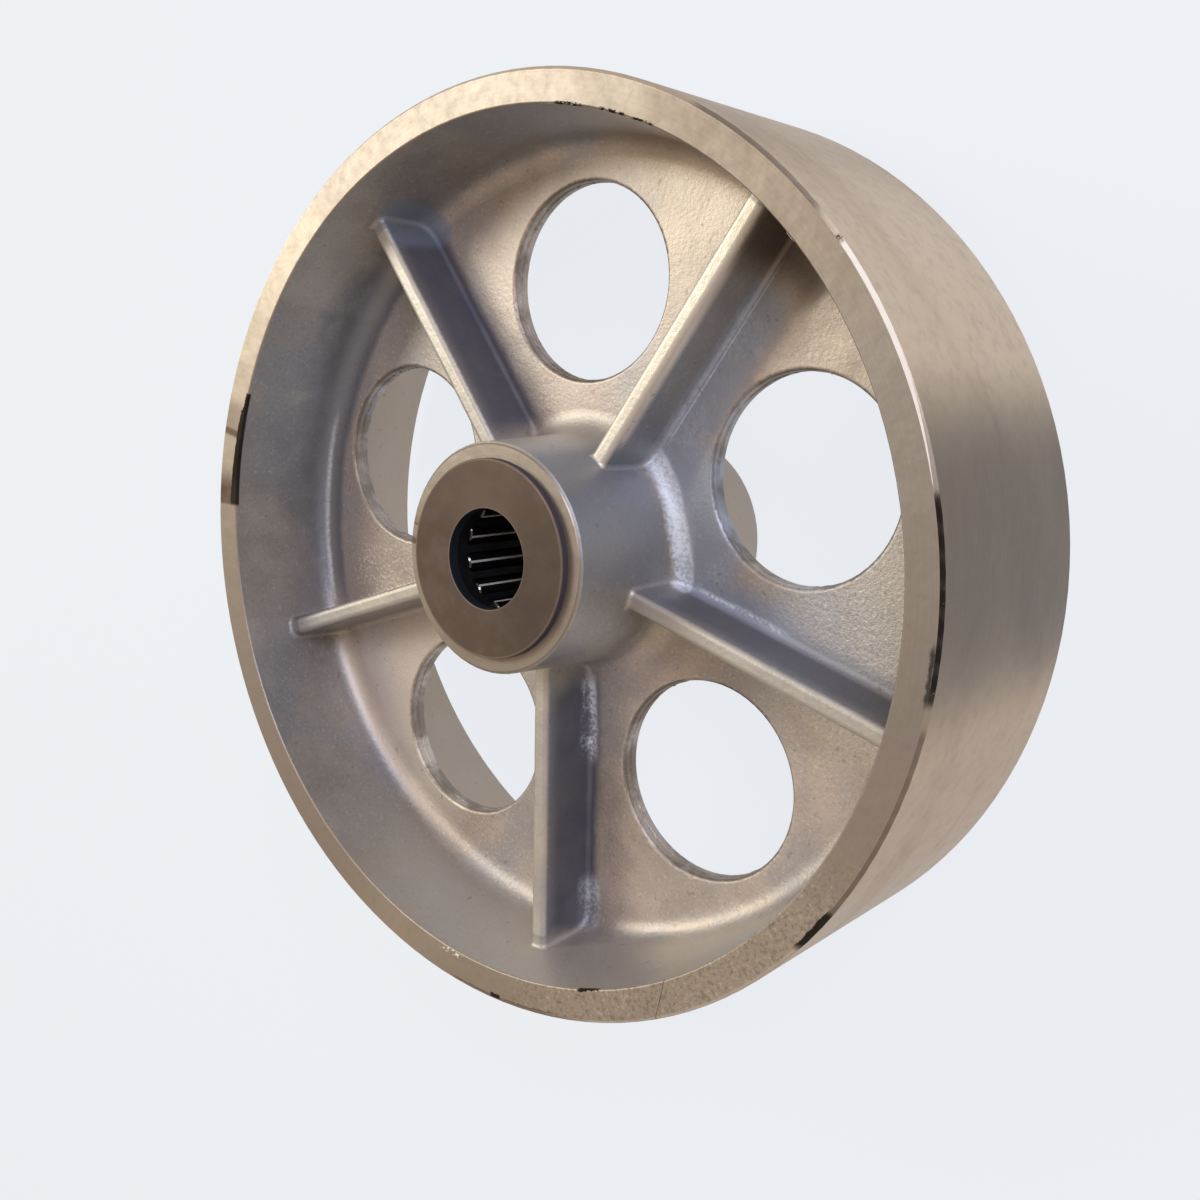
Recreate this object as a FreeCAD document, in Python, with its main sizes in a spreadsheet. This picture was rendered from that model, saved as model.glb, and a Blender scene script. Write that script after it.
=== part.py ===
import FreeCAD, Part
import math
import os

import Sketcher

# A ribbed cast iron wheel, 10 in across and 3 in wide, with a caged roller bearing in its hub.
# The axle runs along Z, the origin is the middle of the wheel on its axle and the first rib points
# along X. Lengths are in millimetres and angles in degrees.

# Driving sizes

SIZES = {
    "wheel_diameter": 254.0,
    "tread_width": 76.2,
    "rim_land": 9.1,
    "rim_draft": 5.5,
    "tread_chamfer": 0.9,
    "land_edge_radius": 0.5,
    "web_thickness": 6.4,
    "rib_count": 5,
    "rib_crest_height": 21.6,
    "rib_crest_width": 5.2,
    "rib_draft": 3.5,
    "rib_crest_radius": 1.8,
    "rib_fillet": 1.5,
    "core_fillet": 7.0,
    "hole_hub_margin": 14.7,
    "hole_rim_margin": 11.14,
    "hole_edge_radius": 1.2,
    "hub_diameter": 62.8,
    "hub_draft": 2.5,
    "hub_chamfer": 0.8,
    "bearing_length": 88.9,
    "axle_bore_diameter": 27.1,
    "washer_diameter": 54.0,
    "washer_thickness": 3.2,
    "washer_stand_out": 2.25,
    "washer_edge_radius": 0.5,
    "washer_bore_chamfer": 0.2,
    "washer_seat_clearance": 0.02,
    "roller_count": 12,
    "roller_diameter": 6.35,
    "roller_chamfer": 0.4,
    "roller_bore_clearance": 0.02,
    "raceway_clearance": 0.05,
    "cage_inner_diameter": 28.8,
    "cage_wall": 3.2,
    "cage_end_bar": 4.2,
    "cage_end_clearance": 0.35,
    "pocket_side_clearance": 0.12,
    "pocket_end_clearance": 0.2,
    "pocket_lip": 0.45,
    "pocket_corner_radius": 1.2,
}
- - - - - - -
Stated problem: Emit, unaltered, the lines from the top of the listing down through the line that holds "# Driving sizes"; emit nothing else.

Solution for this exercise:
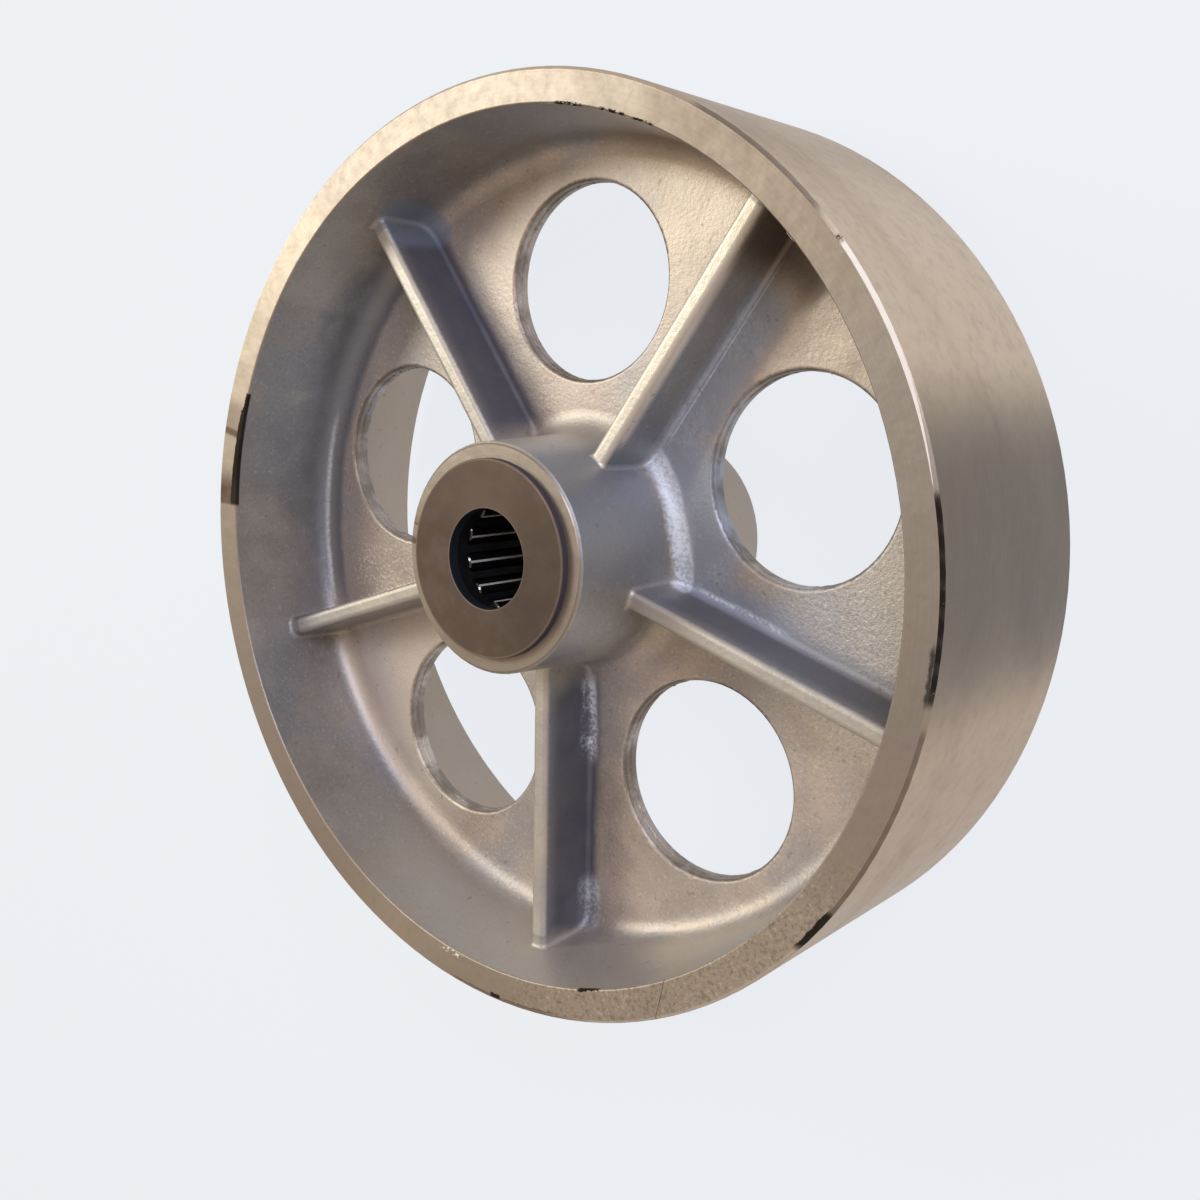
Recreate this object as a FreeCAD document, in Python, with its main sizes in a spreadsheet. This picture was rendered from that model, saved as model.glb, and a Blender scene script. Write that script after it.
=== part.py ===
import FreeCAD, Part
import math
import os

import Sketcher

# A ribbed cast iron wheel, 10 in across and 3 in wide, with a caged roller bearing in its hub.
# The axle runs along Z, the origin is the middle of the wheel on its axle and the first rib points
# along X. Lengths are in millimetres and angles in degrees.

# Driving sizes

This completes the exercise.